BLAME IT ON POLITICAL CULTURE
Totalitarian or strong-man paranoia has contradictory effects. It makes everybody reluctant to act, not wanting to take the blame for things going wrong. Conversely, it makes people edgy, too willing to err on the side of catastrophe. Because they fear the consequences of being charged with treason for not acting more. Or because they come to the conclusion that they have little to lose at that stage. Or because they are ideological fanatics. One or more of these reasons could have explained the near-firing of a nuclear missile by a Soviet submarine at the height of the Cuban Missile Crisis of 1962—a fact that came to light as recently as the first decade of this century, changing earlier notions of how close the world had come to nuclear war during the Cold War.
Totalitarian states and dictatorships naturally have little or no respect for international law and humanitarian safeguards.

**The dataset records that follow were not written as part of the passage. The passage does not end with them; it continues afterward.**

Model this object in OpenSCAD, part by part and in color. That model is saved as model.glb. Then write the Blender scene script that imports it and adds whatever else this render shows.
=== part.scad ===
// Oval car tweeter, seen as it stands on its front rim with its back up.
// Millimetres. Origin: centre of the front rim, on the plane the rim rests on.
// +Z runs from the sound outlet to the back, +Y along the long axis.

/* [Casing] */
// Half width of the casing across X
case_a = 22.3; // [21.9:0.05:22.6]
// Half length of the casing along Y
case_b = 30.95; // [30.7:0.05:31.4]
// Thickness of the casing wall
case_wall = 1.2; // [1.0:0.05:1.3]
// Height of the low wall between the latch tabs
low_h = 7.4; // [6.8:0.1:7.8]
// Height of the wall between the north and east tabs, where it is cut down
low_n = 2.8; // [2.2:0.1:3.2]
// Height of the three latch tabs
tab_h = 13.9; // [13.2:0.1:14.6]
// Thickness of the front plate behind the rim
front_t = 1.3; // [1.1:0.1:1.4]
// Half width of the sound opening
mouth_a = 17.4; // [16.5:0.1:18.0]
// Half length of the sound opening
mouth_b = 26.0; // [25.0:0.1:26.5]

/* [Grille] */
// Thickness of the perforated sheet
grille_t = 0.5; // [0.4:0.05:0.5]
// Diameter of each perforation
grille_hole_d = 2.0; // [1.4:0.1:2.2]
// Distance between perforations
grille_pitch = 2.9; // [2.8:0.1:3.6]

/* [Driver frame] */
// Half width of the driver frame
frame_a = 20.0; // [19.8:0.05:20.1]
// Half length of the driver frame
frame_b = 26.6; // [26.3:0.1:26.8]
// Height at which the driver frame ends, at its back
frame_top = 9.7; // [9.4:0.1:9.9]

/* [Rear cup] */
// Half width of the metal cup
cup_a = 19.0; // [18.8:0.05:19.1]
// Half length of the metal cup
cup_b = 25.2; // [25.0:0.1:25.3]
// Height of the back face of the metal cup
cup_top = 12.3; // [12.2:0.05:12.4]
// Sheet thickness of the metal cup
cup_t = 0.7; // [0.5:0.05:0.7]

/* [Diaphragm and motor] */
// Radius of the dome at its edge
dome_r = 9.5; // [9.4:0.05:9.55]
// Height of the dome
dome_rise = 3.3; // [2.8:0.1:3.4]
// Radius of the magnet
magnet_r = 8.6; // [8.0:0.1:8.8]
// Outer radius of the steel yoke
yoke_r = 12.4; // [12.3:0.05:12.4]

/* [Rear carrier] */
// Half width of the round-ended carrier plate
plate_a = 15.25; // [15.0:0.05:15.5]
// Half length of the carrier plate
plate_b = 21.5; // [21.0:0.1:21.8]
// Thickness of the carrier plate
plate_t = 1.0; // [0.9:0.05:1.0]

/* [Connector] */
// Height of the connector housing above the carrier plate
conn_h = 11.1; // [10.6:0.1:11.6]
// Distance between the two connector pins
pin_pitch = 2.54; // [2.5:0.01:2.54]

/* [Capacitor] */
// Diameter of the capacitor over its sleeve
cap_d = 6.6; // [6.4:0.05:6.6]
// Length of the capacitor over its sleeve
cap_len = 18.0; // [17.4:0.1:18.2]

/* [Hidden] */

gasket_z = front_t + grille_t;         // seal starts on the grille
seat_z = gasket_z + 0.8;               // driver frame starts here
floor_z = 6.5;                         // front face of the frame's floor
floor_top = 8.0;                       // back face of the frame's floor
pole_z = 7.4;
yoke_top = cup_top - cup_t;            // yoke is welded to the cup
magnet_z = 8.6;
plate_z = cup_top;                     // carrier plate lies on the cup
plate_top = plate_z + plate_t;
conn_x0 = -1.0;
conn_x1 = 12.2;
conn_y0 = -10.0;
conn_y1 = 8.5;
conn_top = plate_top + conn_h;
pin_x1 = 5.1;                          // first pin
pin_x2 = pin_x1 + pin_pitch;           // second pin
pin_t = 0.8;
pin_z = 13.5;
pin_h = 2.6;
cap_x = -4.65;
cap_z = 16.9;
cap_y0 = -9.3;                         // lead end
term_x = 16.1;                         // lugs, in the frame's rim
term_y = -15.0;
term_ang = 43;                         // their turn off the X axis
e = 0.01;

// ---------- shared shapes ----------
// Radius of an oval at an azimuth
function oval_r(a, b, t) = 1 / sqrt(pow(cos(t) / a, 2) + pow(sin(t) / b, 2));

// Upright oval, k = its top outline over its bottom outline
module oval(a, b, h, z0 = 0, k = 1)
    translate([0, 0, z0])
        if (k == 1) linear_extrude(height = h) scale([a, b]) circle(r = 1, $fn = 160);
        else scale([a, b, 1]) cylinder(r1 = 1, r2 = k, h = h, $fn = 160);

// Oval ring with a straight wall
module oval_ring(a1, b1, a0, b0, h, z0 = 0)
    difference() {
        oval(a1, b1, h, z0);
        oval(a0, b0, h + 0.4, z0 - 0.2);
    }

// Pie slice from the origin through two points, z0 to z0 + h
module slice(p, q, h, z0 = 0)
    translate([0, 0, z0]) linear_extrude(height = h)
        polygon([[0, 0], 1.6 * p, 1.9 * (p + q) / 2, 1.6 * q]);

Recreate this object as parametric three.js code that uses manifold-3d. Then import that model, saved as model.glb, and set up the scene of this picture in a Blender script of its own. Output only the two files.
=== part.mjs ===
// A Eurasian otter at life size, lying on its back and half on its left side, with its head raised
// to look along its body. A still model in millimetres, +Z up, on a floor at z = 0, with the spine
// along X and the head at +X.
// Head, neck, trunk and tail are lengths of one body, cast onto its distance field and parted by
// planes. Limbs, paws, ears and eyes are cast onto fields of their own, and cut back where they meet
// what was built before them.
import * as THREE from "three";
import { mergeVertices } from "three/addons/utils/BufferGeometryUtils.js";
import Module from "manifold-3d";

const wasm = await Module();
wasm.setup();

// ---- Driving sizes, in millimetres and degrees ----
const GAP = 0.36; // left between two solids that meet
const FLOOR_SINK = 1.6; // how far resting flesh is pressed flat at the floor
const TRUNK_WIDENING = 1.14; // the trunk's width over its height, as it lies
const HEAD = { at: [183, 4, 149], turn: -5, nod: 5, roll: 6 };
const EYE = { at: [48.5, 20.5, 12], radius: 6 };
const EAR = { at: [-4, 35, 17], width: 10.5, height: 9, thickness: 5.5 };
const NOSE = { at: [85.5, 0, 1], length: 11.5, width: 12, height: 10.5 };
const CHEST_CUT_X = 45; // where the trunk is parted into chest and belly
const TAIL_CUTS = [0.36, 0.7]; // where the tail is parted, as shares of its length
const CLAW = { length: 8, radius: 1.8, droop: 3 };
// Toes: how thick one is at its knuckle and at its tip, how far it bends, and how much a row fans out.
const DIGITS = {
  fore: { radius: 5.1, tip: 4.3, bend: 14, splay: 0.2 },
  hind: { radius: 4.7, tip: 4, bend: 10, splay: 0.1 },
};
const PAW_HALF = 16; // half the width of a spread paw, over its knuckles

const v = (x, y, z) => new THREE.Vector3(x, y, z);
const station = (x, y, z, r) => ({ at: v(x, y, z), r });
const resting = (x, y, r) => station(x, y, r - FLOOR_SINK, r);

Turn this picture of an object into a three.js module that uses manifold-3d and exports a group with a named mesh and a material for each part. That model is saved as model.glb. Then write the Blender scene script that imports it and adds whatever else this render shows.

That’s a no-brainer for they wouldn’t be what they are otherwise. The Soviet Union and the KGB, through the Cold War, had far less regard for international law and global well-being (read survival) than their adversaries. That’s documented history verifiable (and quantifiable) by evidence. Russia inherited that political culture and everything points to the likelihood of its having got worse since. There is lack of accountability within and without, a callousness with violence (and weapons) of all kinds, and it permeates everything in politics, warfare, society at large. If Russia downed the Azerbaijan Airlines plane, it wouldn’t be its first. Unfortunately, it is unlikely to be its last either.